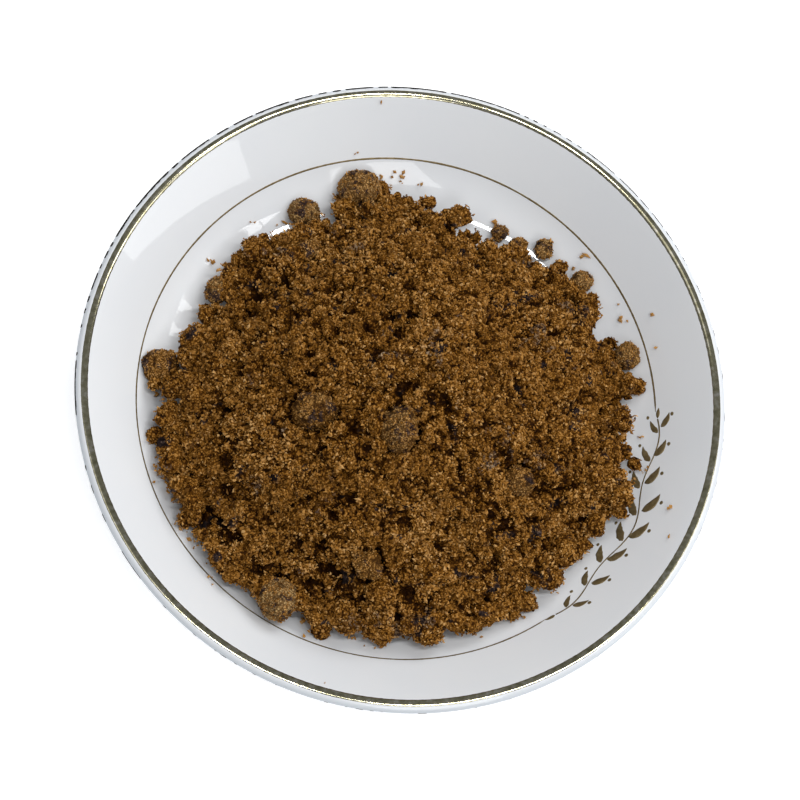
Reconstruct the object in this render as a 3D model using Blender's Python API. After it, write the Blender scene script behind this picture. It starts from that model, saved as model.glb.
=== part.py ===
"""A shallow white porcelain dish with a gilt rim, filled with a loose heap of
moist dark brown sugar and the hard lumps that have caked together in it.

Frame: metres, +Z up, origin at the centre of the foot's base plane.
"""
import math

import bmesh
import bpy
from mathutils import Vector, noise

MM = 0.001

# ---- dish ------------------------------------------------------------------
RIM_CREST_R = 88.0 * MM          # radius of the lip's highest circle
LIP_RADIUS = 2.4 * MM            # roundness of the lip
LIP_TOP_Z = 29.4 * MM            # height of the lip's highest circle
EDGE_RADIUS = 0.45 * MM          # roundness of the outermost edge
EDGE_START = math.radians(35)    # where the lip turns into that edge
EDGE_END = math.radians(-45)     # where the edge turns into the underside
WALL_SLOPE = math.radians(45)    # slope of the straight upper wall
FLOOR_Z = 8.0 * MM               # top of the flat floor
WELL_BEND = 27.0 * MM            # radius of the bend from floor to wall
FOOT_R = 50.5 * MM               # outer radius of the foot ring
FOOT_WIDTH = 3.6 * MM            # width of the foot ring at its root
FOOT_FLAT = 2.2 * MM             # width of the ring's flat underside
FOOT_BEVEL = 0.7 * MM            # height of the bevels beside that flat
BASE_Z = 3.8 * MM                # underside of the floor inside the ring
OUTER_BEND = 25.0 * MM           # radius of the bend under the wall
OUTER_FOOT_Z = 3.0 * MM          # where the outside meets the foot ring
DISH_SEGMENTS = 72
BEND_STEPS = 5
LIP_STEPS = 3
EDGE_STEPS = 2

# ---- sugar heap --------------------------------------------------------------
GAP = 0.3 * MM                   # air left between touching solids
HEAP_CENTRE = (-1.5 * MM, -3.0 * MM)
HEAP_RADIUS = 66.0 * MM
HEAP_TOP_Z = 39.5 * MM
SUMMIT_SHIFT = (-1.0 * MM, -2.0 * MM)
DOME_POWER = 1.55                # below 2 the crown is pointed, not round
BANK_POWER = 0.85                # below 1 the crumbly edge rises steeply
RELIEF = ((24.0 * MM, 1.5 * MM), (9.0 * MM, 0.75 * MM))   # (wavelength, height)
SCALLOP = (9.0 * MM, 1.0 * MM)   # the same for the outline's unevenness
HEAP_SEGMENTS = 64
HEAP_RINGS = 16
BOTTOM_RINGS = 5

# Bulges (+) and bays (-) of the outline: bearing, half width, depth.
LOBES = (
    (6, 7, 4.5), (28, 9, 2.5), (52, 9, -2.5), (76, 6, 1.5), (90, 8, 2.0),
    (110, 6, -2.5), (152, 12, -4.5), (176, 7, 4.0), (200, 6, 1.5), (222, 16, 2.5),
    (278, 5, 1.0), (305, 8, -1.0), (342, 12, 6.0),
)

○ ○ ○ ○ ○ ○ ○

**EXERCISE INSTRUCTIONS:** Write out exactly, please, the lines beginning at the start of the material and ending with the line that holds "EDGE_STEPS = 2", both included.

**WRITTEN SOLUTION:**
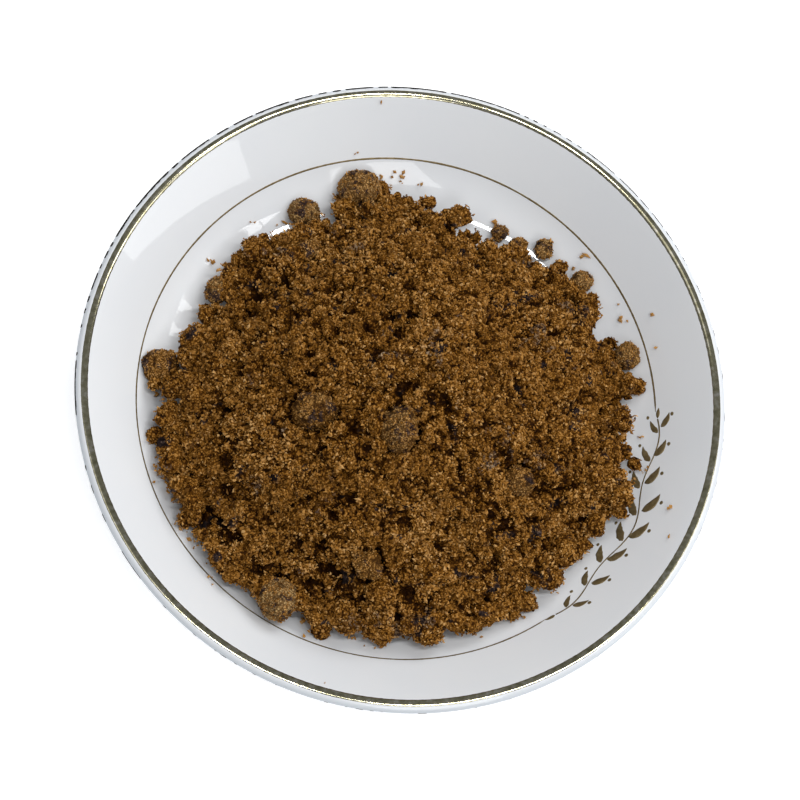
Reconstruct the object in this render as a 3D model using Blender's Python API. After it, write the Blender scene script behind this picture. It starts from that model, saved as model.glb.
=== part.py ===
"""A shallow white porcelain dish with a gilt rim, filled with a loose heap of
moist dark brown sugar and the hard lumps that have caked together in it.

Frame: metres, +Z up, origin at the centre of the foot's base plane.
"""
import math

import bmesh
import bpy
from mathutils import Vector, noise

MM = 0.001

# ---- dish ------------------------------------------------------------------
RIM_CREST_R = 88.0 * MM          # radius of the lip's highest circle
LIP_RADIUS = 2.4 * MM            # roundness of the lip
LIP_TOP_Z = 29.4 * MM            # height of the lip's highest circle
EDGE_RADIUS = 0.45 * MM          # roundness of the outermost edge
EDGE_START = math.radians(35)    # where the lip turns into that edge
EDGE_END = math.radians(-45)     # where the edge turns into the underside
WALL_SLOPE = math.radians(45)    # slope of the straight upper wall
FLOOR_Z = 8.0 * MM               # top of the flat floor
WELL_BEND = 27.0 * MM            # radius of the bend from floor to wall
FOOT_R = 50.5 * MM               # outer radius of the foot ring
FOOT_WIDTH = 3.6 * MM            # width of the foot ring at its root
FOOT_FLAT = 2.2 * MM             # width of the ring's flat underside
FOOT_BEVEL = 0.7 * MM            # height of the bevels beside that flat
BASE_Z = 3.8 * MM                # underside of the floor inside the ring
OUTER_BEND = 25.0 * MM           # radius of the bend under the wall
OUTER_FOOT_Z = 3.0 * MM          # where the outside meets the foot ring
DISH_SEGMENTS = 72
BEND_STEPS = 5
LIP_STEPS = 3
EDGE_STEPS = 2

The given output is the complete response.